Research has found optimal vitamin and essential mineral consumption can extend healthy aging, including curbing chronic diseases. |
By Allen Cone, UPI
Optimial vitamins and essential minerals consumption can extend healthy aging, including curbing chronic diseases, according to a review of nutritional science and lab research.
A Children's Hospital Oakland Research Institute researcher found that vitamins and minerals can make up for deficiences among most Americans. The findings were published Monday in the Proceedings of the National Academy of Sciences.
"Diet is very important for our long-term health and this theoretical framework just reinforces that you should try to do what your mother told you: eat your veggies, eat your fruit, give up sugary soft drinks and empty carbohydrates," Dr. Bruce Ames, a senior scientist at the institute, which is affiliated with the University of California San Francisco Benioff Children's Hospitals, said in a press release.
But as many as 70 percent of Americans are deficient in one or more of the nutrients spotlighted by Ames. While these deficiencies are not enough to cause diseases such as rickets or scurvy, minor vitamin deficiencies can affect longer-term health.
"Because nutrient deficiencies are highly prevalent in the United States [and elsewhere], appropriate supplementation and/or an improved diet could reduce much of the consequent risk of chronic disease and premature aging," he wrote.
Ames concluded that healthy aging can be extended by ingesting optimal levels of 30 known vitamins and essential minerals. Along with 11 additional substances not currently classified as vitamins, they should be recognized as essential "longevity vitamins."
Most vitamins and minerals are required by hundreds of different enzymes within cells. So, the nutrients needed to maintain day-to-day health, such as vitamin D, omega-3 fatty acids and magnesium, play critical roles for enzymes required for long-term maintenance of the body. These include DNA repair, cardiovascular health and prevention of oxidative damage.

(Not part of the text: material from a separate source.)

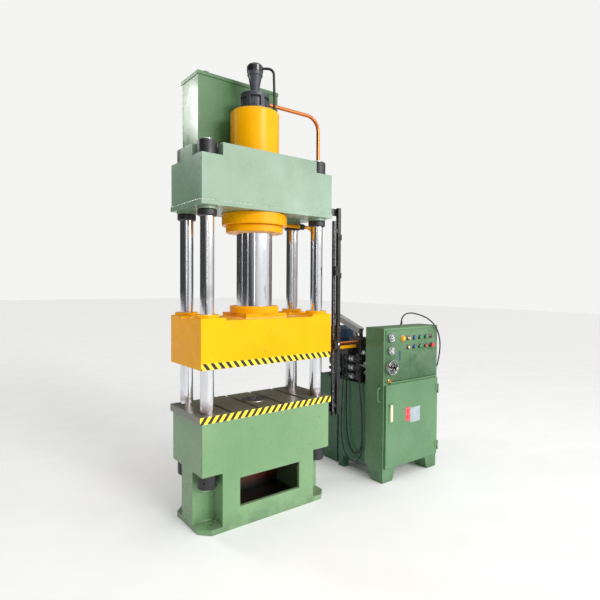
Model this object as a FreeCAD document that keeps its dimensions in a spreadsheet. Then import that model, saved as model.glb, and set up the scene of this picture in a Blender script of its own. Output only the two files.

When there is a shortage of key nutrients, the body rations them in order to continue functioning properly, though this comes at the expense of longer-term health needs.
"The prevention of the degenerative diseases of aging is a different science than curing disease: It will involve expertise in metabolism, nutrition, biochemistry and genetic regulatory elements and polymorphisms," Ames wrote. "This approach is critical for lowering medical costs."
Other recent studies show these trade-offs can be seen in people with chronic, low-level deficiencies in vitamin K and the element selenium. For example, when forced to ration scarce vitamin K in blood clotting, the body produces fewer enzymes required for keeping arteries clear. This has been linked to higher rates of mortality from cardiovascular disease.
"This may be a theoretical paper, but I hope it can add a few years to everyone's lives," said Ames, who has published more than 500 scientific papers over seven decades on nutrition.